Repeat the lines below exactly as written, please, from the line with "The FreeCAD and" to the line with "on_crown = rows - hang", both lines included, and no others.

==*==

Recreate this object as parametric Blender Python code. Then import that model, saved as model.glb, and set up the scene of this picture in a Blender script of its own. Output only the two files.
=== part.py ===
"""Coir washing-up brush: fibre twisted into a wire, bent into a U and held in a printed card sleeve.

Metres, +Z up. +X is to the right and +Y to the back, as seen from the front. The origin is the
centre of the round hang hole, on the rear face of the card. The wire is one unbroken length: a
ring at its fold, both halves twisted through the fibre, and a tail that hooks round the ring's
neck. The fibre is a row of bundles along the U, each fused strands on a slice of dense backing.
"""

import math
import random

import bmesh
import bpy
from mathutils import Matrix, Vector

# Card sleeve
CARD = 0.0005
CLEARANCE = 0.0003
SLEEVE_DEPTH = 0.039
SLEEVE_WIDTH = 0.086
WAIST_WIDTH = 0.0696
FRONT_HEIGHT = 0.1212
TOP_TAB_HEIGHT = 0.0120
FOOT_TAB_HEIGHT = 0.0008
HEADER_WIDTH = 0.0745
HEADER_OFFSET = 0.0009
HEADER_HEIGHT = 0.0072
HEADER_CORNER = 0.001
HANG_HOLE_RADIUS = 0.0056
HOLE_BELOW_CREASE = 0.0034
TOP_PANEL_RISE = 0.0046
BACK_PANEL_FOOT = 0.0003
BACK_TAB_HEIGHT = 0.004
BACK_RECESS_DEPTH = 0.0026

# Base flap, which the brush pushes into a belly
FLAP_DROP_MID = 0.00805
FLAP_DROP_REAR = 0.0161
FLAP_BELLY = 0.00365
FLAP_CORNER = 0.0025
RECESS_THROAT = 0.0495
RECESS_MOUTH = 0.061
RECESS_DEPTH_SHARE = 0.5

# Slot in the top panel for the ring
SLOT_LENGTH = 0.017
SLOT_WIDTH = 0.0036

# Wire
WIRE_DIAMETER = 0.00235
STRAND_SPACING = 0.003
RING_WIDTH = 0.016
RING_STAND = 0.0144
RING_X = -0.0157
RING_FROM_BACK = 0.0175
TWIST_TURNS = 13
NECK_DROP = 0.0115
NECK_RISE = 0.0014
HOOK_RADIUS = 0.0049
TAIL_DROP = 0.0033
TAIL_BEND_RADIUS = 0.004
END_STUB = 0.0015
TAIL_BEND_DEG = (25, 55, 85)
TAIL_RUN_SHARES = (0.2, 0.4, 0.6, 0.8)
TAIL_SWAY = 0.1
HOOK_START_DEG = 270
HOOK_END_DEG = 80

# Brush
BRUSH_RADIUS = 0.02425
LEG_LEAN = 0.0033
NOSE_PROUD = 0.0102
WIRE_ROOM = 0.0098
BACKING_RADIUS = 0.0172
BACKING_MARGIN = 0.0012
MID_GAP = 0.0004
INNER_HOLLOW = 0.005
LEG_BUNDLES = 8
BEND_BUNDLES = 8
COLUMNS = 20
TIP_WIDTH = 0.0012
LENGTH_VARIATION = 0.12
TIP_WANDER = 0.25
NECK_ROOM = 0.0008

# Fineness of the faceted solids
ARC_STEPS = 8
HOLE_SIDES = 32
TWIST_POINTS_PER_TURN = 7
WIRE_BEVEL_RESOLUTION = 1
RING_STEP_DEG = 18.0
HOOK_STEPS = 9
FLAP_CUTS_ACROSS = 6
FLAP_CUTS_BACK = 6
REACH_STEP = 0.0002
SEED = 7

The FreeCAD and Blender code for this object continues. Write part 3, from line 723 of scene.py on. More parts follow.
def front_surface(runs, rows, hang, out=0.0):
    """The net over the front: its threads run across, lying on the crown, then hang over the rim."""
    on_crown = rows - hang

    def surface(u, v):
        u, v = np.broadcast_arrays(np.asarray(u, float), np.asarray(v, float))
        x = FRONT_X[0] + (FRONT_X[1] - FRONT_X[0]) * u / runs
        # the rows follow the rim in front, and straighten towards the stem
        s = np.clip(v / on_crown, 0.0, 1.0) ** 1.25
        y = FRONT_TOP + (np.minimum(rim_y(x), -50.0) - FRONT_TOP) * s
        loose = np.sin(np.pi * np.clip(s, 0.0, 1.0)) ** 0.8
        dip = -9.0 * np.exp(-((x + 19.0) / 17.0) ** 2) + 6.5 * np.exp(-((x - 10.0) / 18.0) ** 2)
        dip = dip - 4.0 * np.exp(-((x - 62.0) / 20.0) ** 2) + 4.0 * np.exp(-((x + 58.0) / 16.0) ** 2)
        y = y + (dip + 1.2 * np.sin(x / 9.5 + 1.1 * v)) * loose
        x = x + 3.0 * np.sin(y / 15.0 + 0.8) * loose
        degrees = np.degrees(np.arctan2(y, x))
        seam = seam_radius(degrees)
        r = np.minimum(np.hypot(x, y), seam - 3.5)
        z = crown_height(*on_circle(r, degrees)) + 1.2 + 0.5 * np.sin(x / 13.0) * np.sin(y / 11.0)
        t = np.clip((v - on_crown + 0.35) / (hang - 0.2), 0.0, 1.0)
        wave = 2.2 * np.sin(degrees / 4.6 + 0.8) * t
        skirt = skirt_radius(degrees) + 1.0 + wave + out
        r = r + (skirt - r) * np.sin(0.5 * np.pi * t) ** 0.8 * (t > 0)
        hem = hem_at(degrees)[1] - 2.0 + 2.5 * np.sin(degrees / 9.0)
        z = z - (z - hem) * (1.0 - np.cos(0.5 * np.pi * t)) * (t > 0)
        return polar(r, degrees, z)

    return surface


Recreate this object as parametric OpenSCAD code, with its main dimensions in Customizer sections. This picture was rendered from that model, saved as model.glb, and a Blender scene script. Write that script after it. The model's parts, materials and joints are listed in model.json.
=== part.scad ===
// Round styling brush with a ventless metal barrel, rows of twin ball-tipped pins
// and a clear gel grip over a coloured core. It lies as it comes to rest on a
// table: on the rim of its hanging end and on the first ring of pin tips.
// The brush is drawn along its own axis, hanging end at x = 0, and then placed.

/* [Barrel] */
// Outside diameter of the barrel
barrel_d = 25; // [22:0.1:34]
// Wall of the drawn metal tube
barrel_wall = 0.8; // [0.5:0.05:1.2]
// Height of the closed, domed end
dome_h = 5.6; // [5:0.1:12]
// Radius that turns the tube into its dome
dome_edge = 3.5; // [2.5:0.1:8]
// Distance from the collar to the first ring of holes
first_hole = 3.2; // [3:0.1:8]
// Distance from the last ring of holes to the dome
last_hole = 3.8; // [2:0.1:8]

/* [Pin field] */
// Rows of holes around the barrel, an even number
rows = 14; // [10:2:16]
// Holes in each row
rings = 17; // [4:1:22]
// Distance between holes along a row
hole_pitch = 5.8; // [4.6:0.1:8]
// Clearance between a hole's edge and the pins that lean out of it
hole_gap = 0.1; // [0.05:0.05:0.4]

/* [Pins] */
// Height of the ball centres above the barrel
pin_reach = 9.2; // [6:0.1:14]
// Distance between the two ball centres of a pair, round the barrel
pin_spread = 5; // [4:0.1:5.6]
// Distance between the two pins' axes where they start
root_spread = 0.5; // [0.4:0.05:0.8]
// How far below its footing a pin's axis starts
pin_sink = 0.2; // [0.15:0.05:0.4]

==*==

--- Completed task ---
The FreeCAD and Blender code for this object continues. Write part 3, from line 723 of scene.py on. More parts follow.
def front_surface(runs, rows, hang, out=0.0):
    """The net over the front: its threads run across, lying on the crown, then hang over the rim."""
    on_crown = rows - hang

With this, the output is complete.